Morrison did much the same to Shorten, who had outlined an ambitious tax policy of scrapping negative gearing and cutting the capital gains discount on investment properties while ending cash rebates for excess dividend imputation credits. With climate change one of the major talking points of the campaign, Labor proposed an emissions-cutting national energy guarantee (a former Coalition policy that got Morrison’s predecessor Malcolm Turnbull ousted) and a rapid reduction in reliance on coal. Morrison campaigned hard against policies he warned would sock voters with higher taxes and put Queensland coal workers out of jobs. Attack ads branded Shorten ‘the Bill Australia can’t afford’.
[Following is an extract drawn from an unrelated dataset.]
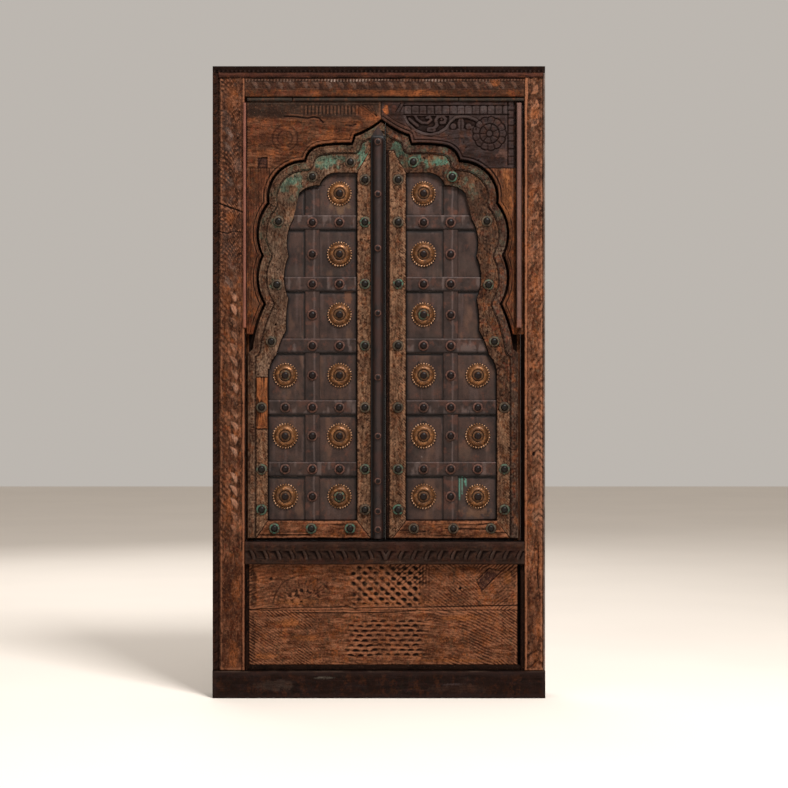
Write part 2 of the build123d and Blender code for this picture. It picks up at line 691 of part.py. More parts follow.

Morrison pitched himself as a world-weary Aussie ‘battler’ dad and his opponent a hostage to well-heeled green-left activists who’d never had to worry about putting food on the table. He couldn’t make the voters love his mad, warring party but he could convince them this dumpy, slightly bumbling, suburban bloke with his open-necked shirt and Cronulla Sharks baseball cap could be trusted more than Shorten, an ex-union fixer instrumental in toppling two Labor prime ministers.
Aussies rewarded a banal, policy-lite offering and told the campaign that gave them chapter and verse on spending and costings to shove off. Democracy’s under-appreciated flaw is that the voters can be absolute bastards. Many of the blue collar workers who spurned Labor would have benefited from its promised tax cuts for the low-paid. Shorten waved their boss’s credit card at them but Morrison captured their mood – put-upon, yet sceptical; not happy, but not ready for a change. This was the great Australian shrug.
Even if every outstanding seat falls in his favour, Morrison will head a precarious government riven by ideological strife, but the voters have signalled that they don’t care about that. Disunity is no longer death. Punch-drunk Liberals have christened Morrison ‘the Messiah from the Shire’. Their biggest setback was Tony Abbott’s defeat in Warringah, though the seat will be missed more than its ousted incumbent. Abbott, a US-style conservative, led his party to power in a 2013 landslide but was rolled by his archenemy, moderate Malcolm Turnbull, in a party room coup in 2015. He dedicated himself to undermining Turnbull and is seen as the architect of Turnbull’s own downfall last year. ‘I’d rather be a loser than a quitter,’ Abbott zinged Turnbull in his Saturday concession speech, but to many inside his own party he is a wrecker. His failure to stand aside cost the Liberals a seat that might prove essential to clinching a working majority.
Australia 2019 is not a precise re-run of America 2016, but there is an echo: educated professional voters continued their drift leftwards while working and lower-middle class electors softened on right-wing parties. Warringah has been an electoral division since 1922 and has always voted conservative, until Saturday, when Abbott was booted by centrist independent Zali Steggall. Abbott didn’t change but, over the years, Warringah did. 42 per cent of voters there are graduates, compared to an Australia-wide 22 per cent; the median weekly family income is $2,989, more than a thousand dollars higher than the $1,734 taken home in the country at large. Australia voted 62 per cent in favour of same-sex marriage in the 2017 postal plebiscite; Warringah was 75 per cent Yes. Climate change was a priority for locals; their outgoing MP said ‘the climate change science is far from settled’. Culture warrior Abbott spent a career drawing battle lines until eventually the enemy was his own voters.
Scott Morrison won an unwinnable election and lost his own party’s bogeyman in one fell swoop. No wonder he believes in miracles.